_WHAT TO PRODUCE:_ Determine the number of lines containing the word "frame", and state that figure alone.

━━━ INFORMATION PROVIDED ━━━

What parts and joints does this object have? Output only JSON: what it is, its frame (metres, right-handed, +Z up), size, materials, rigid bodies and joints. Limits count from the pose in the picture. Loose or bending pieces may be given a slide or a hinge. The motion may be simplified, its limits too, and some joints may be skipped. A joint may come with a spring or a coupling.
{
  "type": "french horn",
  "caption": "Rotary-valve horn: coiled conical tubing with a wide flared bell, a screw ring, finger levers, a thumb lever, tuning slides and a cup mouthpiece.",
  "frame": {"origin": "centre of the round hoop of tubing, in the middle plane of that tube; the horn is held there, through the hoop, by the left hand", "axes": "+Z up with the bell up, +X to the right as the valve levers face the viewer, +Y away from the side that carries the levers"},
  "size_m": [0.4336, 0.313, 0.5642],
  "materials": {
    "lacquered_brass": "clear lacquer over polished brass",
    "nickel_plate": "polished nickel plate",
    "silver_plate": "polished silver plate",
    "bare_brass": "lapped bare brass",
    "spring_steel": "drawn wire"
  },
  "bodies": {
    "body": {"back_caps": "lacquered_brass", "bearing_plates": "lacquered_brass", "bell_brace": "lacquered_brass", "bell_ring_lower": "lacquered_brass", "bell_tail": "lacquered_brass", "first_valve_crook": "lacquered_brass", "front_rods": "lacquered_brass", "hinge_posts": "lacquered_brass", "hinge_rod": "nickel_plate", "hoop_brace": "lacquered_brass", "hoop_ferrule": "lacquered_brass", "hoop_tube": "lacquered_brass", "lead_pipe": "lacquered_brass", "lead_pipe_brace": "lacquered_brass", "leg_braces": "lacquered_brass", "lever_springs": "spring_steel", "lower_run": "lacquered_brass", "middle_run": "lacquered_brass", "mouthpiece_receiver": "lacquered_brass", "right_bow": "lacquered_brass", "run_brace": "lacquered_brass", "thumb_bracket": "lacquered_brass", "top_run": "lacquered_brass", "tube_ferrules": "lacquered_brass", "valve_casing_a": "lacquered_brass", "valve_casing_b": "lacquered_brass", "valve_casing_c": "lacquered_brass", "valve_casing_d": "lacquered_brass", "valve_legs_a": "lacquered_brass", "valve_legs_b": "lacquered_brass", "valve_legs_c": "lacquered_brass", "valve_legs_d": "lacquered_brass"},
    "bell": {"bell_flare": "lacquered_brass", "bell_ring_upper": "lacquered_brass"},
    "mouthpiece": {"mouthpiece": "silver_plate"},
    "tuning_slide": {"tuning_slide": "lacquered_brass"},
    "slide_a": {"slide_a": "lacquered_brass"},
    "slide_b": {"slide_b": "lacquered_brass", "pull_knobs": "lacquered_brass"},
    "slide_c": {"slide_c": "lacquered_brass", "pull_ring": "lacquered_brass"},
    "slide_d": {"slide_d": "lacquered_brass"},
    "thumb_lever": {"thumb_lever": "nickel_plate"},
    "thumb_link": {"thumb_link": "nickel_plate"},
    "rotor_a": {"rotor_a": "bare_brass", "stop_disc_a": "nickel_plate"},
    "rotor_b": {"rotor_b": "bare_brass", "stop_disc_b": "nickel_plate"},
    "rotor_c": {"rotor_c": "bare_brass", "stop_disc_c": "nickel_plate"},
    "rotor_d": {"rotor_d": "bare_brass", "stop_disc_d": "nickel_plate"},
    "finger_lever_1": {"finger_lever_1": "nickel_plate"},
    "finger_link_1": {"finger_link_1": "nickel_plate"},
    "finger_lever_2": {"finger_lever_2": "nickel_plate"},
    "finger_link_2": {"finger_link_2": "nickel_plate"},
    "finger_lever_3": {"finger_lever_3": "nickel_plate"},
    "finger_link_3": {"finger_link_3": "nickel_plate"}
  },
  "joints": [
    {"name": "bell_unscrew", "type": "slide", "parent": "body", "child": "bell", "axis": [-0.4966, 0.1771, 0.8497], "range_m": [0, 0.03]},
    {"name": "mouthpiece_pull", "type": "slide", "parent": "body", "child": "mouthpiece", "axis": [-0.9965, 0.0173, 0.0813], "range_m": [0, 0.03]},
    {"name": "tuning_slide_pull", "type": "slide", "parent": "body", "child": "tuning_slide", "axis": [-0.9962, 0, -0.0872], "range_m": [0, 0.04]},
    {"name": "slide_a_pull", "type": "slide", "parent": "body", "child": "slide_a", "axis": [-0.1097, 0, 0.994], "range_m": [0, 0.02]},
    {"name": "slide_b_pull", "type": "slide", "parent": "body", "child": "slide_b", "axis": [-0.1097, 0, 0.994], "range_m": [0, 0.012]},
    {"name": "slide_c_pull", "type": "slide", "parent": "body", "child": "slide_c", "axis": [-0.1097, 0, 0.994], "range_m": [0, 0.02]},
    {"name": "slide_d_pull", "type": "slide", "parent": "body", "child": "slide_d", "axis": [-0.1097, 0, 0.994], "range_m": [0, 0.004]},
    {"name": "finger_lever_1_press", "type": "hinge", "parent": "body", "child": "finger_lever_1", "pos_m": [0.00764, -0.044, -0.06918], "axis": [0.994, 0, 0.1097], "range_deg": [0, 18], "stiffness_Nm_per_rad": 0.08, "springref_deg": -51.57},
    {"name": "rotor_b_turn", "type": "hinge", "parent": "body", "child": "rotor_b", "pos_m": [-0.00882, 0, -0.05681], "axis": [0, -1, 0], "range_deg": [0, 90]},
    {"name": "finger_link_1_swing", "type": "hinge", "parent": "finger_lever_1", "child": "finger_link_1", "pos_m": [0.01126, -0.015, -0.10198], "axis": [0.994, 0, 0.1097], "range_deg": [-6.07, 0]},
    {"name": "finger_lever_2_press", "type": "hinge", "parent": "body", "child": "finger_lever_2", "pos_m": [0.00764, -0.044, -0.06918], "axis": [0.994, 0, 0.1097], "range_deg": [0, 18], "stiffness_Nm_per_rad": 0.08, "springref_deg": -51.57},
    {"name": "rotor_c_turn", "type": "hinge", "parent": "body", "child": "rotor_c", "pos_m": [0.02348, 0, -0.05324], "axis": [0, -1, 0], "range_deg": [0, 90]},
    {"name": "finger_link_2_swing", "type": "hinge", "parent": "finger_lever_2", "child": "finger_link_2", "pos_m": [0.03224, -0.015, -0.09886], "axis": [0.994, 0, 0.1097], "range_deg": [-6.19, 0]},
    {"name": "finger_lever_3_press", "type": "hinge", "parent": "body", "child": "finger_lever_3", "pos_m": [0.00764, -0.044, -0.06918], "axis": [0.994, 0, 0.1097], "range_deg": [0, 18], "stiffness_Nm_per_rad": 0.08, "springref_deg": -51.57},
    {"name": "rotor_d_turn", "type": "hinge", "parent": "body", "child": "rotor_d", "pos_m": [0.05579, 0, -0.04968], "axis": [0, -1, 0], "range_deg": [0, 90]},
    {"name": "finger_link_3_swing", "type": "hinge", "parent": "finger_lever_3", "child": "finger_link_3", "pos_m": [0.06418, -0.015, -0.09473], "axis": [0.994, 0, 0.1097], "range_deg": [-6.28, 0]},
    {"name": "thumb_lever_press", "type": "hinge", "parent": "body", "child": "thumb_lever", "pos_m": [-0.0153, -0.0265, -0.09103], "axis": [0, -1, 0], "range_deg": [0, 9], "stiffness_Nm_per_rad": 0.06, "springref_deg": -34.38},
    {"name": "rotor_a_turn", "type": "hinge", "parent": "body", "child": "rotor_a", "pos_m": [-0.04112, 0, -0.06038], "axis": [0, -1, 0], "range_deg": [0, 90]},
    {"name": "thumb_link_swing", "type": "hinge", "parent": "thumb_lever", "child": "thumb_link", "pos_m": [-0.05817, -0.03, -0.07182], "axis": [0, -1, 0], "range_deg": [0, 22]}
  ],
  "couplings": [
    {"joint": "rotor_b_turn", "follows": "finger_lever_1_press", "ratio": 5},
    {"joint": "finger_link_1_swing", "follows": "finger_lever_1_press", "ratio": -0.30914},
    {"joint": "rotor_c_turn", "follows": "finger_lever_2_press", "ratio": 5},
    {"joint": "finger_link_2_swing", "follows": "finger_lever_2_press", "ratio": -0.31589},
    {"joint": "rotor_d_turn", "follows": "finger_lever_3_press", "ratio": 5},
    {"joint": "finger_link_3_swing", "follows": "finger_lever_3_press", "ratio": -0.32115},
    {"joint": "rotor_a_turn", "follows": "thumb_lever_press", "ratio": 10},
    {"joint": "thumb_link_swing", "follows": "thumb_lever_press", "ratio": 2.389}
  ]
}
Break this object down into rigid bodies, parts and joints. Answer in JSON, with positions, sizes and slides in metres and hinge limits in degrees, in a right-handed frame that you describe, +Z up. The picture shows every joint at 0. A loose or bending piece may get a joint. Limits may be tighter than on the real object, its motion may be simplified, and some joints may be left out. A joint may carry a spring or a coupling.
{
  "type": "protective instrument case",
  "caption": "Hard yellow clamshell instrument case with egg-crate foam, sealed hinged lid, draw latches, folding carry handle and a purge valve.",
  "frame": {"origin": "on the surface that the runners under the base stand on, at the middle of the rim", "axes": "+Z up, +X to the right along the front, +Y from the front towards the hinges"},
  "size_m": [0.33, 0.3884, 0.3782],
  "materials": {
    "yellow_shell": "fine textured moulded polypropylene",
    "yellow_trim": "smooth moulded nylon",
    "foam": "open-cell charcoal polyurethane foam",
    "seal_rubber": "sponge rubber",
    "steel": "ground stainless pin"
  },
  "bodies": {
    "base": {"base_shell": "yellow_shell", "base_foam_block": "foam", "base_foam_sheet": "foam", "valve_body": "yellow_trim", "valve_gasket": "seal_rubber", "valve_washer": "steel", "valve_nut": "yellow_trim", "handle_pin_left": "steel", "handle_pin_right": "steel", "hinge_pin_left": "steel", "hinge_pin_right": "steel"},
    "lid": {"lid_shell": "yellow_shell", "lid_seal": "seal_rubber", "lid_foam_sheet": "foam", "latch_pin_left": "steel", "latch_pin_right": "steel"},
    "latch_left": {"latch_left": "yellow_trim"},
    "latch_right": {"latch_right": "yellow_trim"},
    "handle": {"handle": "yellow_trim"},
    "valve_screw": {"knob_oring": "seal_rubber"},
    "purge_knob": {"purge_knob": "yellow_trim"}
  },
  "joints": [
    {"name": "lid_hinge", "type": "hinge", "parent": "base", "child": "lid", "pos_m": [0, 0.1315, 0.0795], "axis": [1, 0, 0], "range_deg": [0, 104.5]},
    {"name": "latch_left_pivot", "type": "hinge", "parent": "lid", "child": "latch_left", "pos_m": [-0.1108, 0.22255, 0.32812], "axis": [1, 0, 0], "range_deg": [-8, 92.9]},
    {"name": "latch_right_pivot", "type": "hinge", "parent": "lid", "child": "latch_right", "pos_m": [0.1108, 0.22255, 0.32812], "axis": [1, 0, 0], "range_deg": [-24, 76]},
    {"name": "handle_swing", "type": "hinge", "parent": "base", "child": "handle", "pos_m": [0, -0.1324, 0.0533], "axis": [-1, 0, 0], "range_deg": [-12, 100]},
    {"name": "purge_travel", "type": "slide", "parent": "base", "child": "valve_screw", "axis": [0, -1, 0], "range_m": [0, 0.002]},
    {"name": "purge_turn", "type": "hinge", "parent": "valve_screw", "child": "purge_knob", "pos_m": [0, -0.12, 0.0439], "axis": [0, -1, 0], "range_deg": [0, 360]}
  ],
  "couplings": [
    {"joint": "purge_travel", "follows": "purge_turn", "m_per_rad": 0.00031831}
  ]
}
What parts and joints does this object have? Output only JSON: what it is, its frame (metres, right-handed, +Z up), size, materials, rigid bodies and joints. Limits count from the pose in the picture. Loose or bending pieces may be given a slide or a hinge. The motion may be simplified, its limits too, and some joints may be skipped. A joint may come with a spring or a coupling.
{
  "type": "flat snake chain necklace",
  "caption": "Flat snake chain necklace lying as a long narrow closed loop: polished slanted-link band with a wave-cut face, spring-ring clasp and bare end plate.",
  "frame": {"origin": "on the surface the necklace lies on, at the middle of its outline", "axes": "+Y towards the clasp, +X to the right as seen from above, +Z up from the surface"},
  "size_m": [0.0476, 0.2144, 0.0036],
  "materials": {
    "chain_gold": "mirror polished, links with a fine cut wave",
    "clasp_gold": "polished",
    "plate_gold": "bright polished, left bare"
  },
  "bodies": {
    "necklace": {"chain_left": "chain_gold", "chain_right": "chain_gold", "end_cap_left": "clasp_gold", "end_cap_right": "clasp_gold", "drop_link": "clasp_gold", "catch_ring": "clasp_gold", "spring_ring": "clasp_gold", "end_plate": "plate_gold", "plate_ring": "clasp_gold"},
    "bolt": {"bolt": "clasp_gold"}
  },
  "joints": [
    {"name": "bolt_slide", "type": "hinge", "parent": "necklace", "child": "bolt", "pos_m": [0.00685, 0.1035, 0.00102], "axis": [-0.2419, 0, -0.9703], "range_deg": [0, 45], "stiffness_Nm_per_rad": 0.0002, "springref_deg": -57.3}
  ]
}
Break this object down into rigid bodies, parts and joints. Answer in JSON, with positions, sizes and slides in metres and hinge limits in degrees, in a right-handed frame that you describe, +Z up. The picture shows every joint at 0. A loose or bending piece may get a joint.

━━━

_FINISHED ANSWER:_ 7